Çünkü toprak hasta, iklim krizde, lojistik maliyetler ateş pahası böyle olunca ürün deseni yapmak, lojistik plan yapmak tarımı komple yönetmek hiç kolay değil. 

Tarımda kendi kendine yetebilmek nasıl yorumlanmalı, sınırı ne olmalı? Kimileri; özellikle gelir düzeyi düşük grupların tükettiği ilk 10 gıdanın temel ihtiyaç kabul edilip iç pazarın ihtiyacı olan miktara ihraç yasağı konulup gıda güvencesini garanti altına almak gerekliliğinden bahsediyor.

İklim krizi, toprak yapısı, su rezervleri,  maliyetler nedeniyle bazı ürünlerin dışardan alınabileceği konusu da şimdilerde üzerinde en çok tartışılan mevzu. Bazı tarımsal ürünleri üretmek yerine ithal etmek daha avantajlı olabiliyor lakin şimdilerde paran varsa bile alamayabiliyorsun. Diğer taraftan suyu, güneşi, toprağı tüm kaynakları etkin kullanıp israf etmemeliyiz. 
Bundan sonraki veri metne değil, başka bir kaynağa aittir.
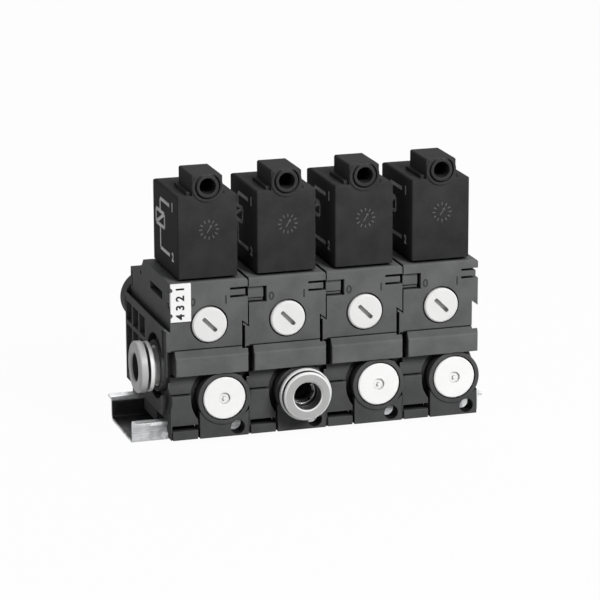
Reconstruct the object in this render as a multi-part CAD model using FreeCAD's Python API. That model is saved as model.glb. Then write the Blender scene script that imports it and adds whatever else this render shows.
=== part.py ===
"""Four-station pneumatic valve block on a top-hat rail.

Four identical plastic valve modules hook together side by side and sit on a
short piece of 35 mm top-hat rail. Each module carries a black pilot head on
top, a slotted manual override and a tube port in front, a second tube port at
the rear, and a sprung spool inside. One supply fitting feeds the channel that
runs through all modules from the left.

Frame: X runs along the rail from left to right, Y runs from front to rear and
Z is up. The origin is the middle of the rail's underside, midway between the
second and third modules. All sizes are in millimetres.
"""
import FreeCAD, Part
import math
import os

V = FreeCAD.Vector
ALONG_X = V(1, 0, 0)
ALONG_Y = V(0, 1, 0)
ALONG_Z = V(0, 0, 1)

# Whole block
STATIONS = 4
PITCH = 25.0
JOINT_GAP = 0.4
SLIP = 0.05

# Top-hat rail
RAIL_WIDTH = 35.0
RAIL_WEB = 27.0
RAIL_HEIGHT = 7.5
RAIL_SHEET = 1.0
RAIL_BEND = 0.8
RAIL_LEFT_END = 10.2
RAIL_RIGHT_END = 3.2

# Module housing
FRONT_FOOT = 5.0
REAR_FOOT = 8.5
BODY_BOTTOM = 2.5
BODY_TOP = 52.5
TOP_FLAT = 32.0
TOP_STEP_RUN = 2.0
TOP_STEP_DROP = 2.2
TOP_BREAK_BACK = 38.8
TOP_BREAK_DROP = 3.8
REAR_TOP = 46.4
CORNER_RADIUS = 0.9
FRONT_EDGE = 0.4
FLANGE_CLEAR = 0.3
KEEL_BOTTOM = 3.5
KEEL_WALL = 2.6
REAR_LIP_GAP = 1.3
REAR_LIP_HEIGHT = 2.2

# Hooked joint between modules
HOOK_STEP = 1.9
LEG_LINE_WIDTH = 0.6
LEG_LINE_DEPTH = 3.2
LEG_REBATE = 1.8
HOOK_TIP_Z = 37.0
HOOK_RISE = 1.5
LOWER_STEP_Z = 10.5
LOWER_STEP_DROP = 1.6

# Raised band across the front
BAND_LEFT = 1.3
BAND_RIGHT = 24.4
BAND_BOTTOM = 23.2
BAND_TOP = 31.0
BAND_BEVEL = 2.4
BAND_PROUD = 1.2
BAND_TONGUE_THICK = 0.9
BAND_NOTCH_LEFT = 1.1
BAND_NOTCH_DEPTH = 4.0
BAND_CORNER = 0.4
BAND_LINE_WIDTH = 0.4
BAND_LINE_DEPTH = 0.5

# Lower front panel, foot block and mounting hole
PANEL_RIGHT = 8.6
PANEL_STEP_Z = 16.3
PANEL_DEPTH = 0.7
PANEL_LINE_WIDTH = 0.45
PANEL_LINE_DEPTH = 2.8
LOWER_RECESS = 2.0
FOOT_LEFT = 9.1
FOOT_TOP = 11.0
FOOT_HOLE_X = 21.1
FOOT_HOLE_Z = 5.3
FOOT_HOLE_RADIUS = 2.2

# Marker recess, tongue slits and side slot
RECESS_WIDTH = 5.7
RECESS_BOTTOM = 44.5
RECESS_TOP = 49.6
RECESS_DEPTH = 3.2
RECESS_PLATE_DEPTH = 1.0
RECESS_SIDE_GAP = 0.9
RECESS_LINE = 0.4
RECESS_BAR = 0.6
SLIT_LENGTH = 5.6
SLIT_WIDTH = 0.75
SLIT_DEPTH = 7.0
TONGUE_BOTTOM = 47.4
TONGUE_TOP = 49.1
TONGUE_SHORT = 0.8
SIDE_SLOT_START = 9.0
SIDE_SLOT_END = 24.0
SIDE_SLOT_BOTTOM = 45.3
SIDE_SLOT_TOP = 47.9
SIDE_SLOT_DEPTH = 3.0
REAR_GROOVE_WIDTH = 1.2
REAR_GROOVE_BOTTOM = 40.3
REAR_GROOVE_TOP = 45.4
REAR_GROOVE_OFFSET = 1.0
WITNESS_HOLE_RADIUS = 0.7
WITNESS_HOLE_BACK = 35.5
WITNESS_HOLE_DROP = 1.2
ARCH_INNER = 8.0
ARCH_OUTER = 10.3
POCKET_DEPTH = 2.4
RIB_WIDTH = 1.4
RIB_Z = 28.0
POCKET_MARGIN = 1.2
POCKET_START = 24.0
POCKET_COLUMNS = 3

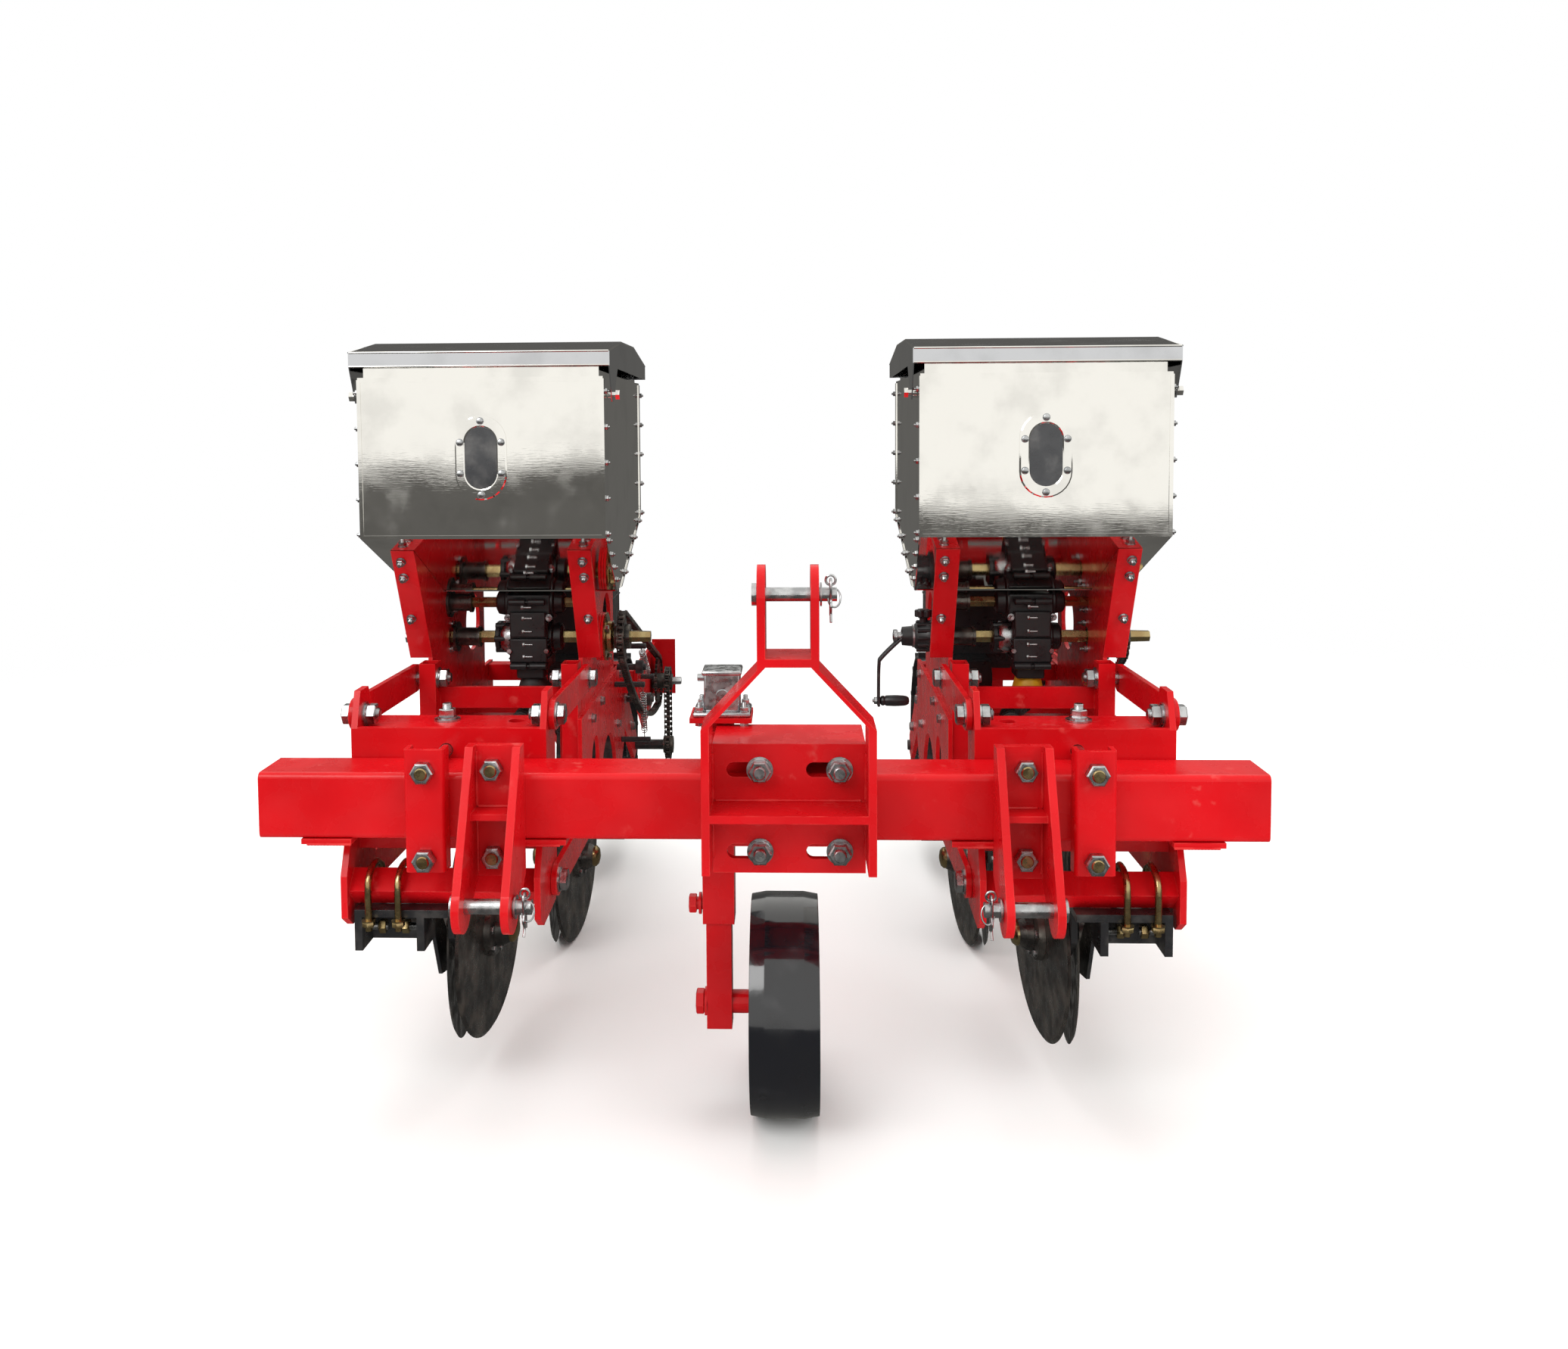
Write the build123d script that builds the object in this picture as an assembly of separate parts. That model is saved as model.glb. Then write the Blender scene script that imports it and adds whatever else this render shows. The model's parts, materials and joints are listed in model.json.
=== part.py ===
from build123d import *
import os
from math import atan2, cos, hypot, pi, radians, sin, sqrt

# Two-row corn planter for a three-point hitch, in millimetres.
# Every sub-part is drawn about the centre of the toolbar: X to the right when seen from the
# tractor, Y to the rear, Z up.  The export moves everything so that the ground is at Z = 0 and
# the origin lies under the middle of the machine.

# Toolbar
bar_size = 100.0
bar_wall = 6.0
bar_corner = 9.0
bar_length = 1500.0
bar_height = 525.0
row_spacing = 973.0
half_bar = bar_size / 2

# Stock and fits
plate = 10.0
heavy_plate = 12.0
running_gap = 0.05
open_pivot_gap = 0.4
face_gap = 0.5
soft_gap = 0.3
big_bolt = 20.0
link_bolt = 22.0
bolt_over_bar = half_bar + big_bolt / 2 + 1.0
bolt_under_bar = half_bar + big_bolt / 2 + plate

# Hitch mast
mast_x = 46.5
mast_plate_width = 225.0
mast_plate_height = 187.0
mast_bolt_spacing = 117.0
mast_depth = 86.0
cheek_gap = 64.0
mast_knee_z = 140.0
mast_neck_z = 226.0
top_pin_z = 324.0
top_pin = 20.0

# Lower hitch brackets
lower_hitch_x = 388.0
lower_cheek_gap = 58.0
lower_pin_y = -140.0
lower_pin_z = -118.0
lower_pin = 22.0
lower_boss = 38.0

# Gauge wheel
sleeve_size = 50.0
sleeve_wall = 4.5
post_size = 40.0
sleeve_x = -66.0
sleeve_bottom = -220.0
sleeve_top = 112.0
post_bottom = -392.0
wheel_x = 38.0
wheel_width = 106.0
wheel_radius = 170.0
wheel_axle = 25.0
cap_width = 57.0
cap_height = 72.0

# Row brackets and parallel links
row_plate_out = 154.0
front_pivot_y = 90.5
upper_pivot_z = 109.0
pivot_drop = 268.0
link_length = 335.5
link_fall = 8.0
link_thick = 9.0
link_width = 50.0
cross_bar = 40.0
cross_bar_y = 20.0
cross_bar_z = -145.0
spare_hole = 26.0
spare_hole_x = 92.0
spare_hole_y = 126.0
clamp_width = 60.0
clamp_x = 490.0
clamp_reach = 30.0
spring_x = 22.0
spring_top_y = 138.0
spring_top_z = 67.0
spring_foot_z = -166.0
spring_radius = 20.0
spring_wire = 6.0
foot_tube_y = 372.0
foot_tube = 14.0

# Fertiliser openers, in front of the links
coulter_radius = 175.0
coulter_y = 215.0
coulter_thick = 4.0
coulter_toe = 5.0
coulter_offset = 22.0
coulter_axle = 20.0
coulter_reach = 70.0
coulter_z = -288.0

# Row unit
upright_wide = 30.0
upright_deep = 40.0
upright_top = 130.0
upright_bottom = -200.0
unit_plate = 8.0
side_rear_y = 1000.0
side_top_z = 30.0
side_bottom_z = -205.0
support_rear_y = 890.0
support_lip = 34.0

# Fertiliser hopper
hopper_width = 428.0
hopper_front = 305.0
hopper_depth = 539.0
hopper_top = 650.0
hopper_knee = 370.0
hopper_outlet_z = 242.0
outlet_front = 572.0
outlet_length = 78.0
outlet_taper = 17.0
sheet = 2.0
neck_inset = 8.0
neck_height = 26.0
lid_overhang = 13.0
lid_front_gap = 7.0
lid_skirt = 26.0
lid_rise = 23.0
lid_eaves_z = 694.0
lid_pivot_y = 340.0
lid_pivot_z = 618.0
window_wide = 90.0
window_tall = 147.0
window_z = 510.0

# Fertiliser meter and drive
meter_shift = 25.0
meter_width = 82.0
shaft_y = 611.0
shaft_z = 147.0
shaft_size = 22.0
drive_x = 203.5
second_drive_x = 228.5
shaft_end_x = 259.0
chain_pitch = 12.7
meter_teeth = 23
counter_teeth = 29
wheel_teeth = 15
counter_y = 1270.0
counter_z = -73.0

# Seed opener, seed hopper and press wheel
opener_shift = 56.5
seed_disc_y = 775.0
seed_disc_radius = 176.0
seed_hopper_front = 900.0
seed_hopper_depth = 220.0
seed_hopper_width = 240.0
seed_hopper_top = 440.0
seed_hopper_bottom = 60.0
press_y = 1270.0
press_z = -233.0
press_radius = 230.0
press_width = 140.0
press_axle = 25.0
press_lugs = 16
seed_disc_z = seed_disc_radius - bar_height


# ---------------------------------------------------------------- helpers

def block(x0, x1, y0, y1, z0, z1):
    """A box given by its six faces."""
    middle = Pos((x0 + x1) / 2, (y0 + y1) / 2, (z0 + z1) / 2)
    return middle * Box(abs(x1 - x0), abs(y1 - y0), abs(z1 - z0))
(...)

KENDİ KENDİNE YETEBİLMEK İÇİN ORMANLAR TEHLİKE ALTINDA 

Gıda korumacılığı önümüzdeki dönemde temel tarım ürünlerini üretebilmek için bazı ülkelerin orman alanlarını tahrip edip tarıma açabileceği de konuşulanlar arasında. 

HER ŞEHİR ÖNCE KENDİ KARNINI DOYURSUN 

Kentlerin çevresine planlanacak tarımsal alanlar ile şehirlerin gıda lojistik maliyetleri azaltılabilir, bölgesel farklılıklar dışında coğrafya ile uyumlu ürünler yetiştirilebilir. Bu sayede domates Antalya’dan Rize’ye yol parası ödemek zorunda kalmaz. Kentlere yakın alanlarda tarım yapmak, gıda endüstrisinin kanayan yarası olan aracı maliyetlerini de düşürebilir. Her şehre bir karbon çiftliği zorunluluğu getirilmeli. Şehirler hem gıdalarını üretecek hem de karbon emisyonunu azaltacak, bir taşla iki kuş. 

ÖNCELİK HALKA

Domatesin sulusu, portakalın sarısı yurt dışı pazarlara giderken görece daha kalitesiz ürünleri yurt içinde yemek durumunda kalıyorduk. Fıstığın iyisi iç pazara düşmez diyenlere haberler kötü yeniçağın tarım modası öncelik iç pazara. 

Velhasıl; tarımı yönetmek hiç olmadığı kadar zor. Tarımda kendi kendine yetebilmek, stratejik ürün tüm bunlar yeniden tanımlanmalı önce karnımızı doyurup sonra da tarımdan para kazanmanın yolu bulunmalı.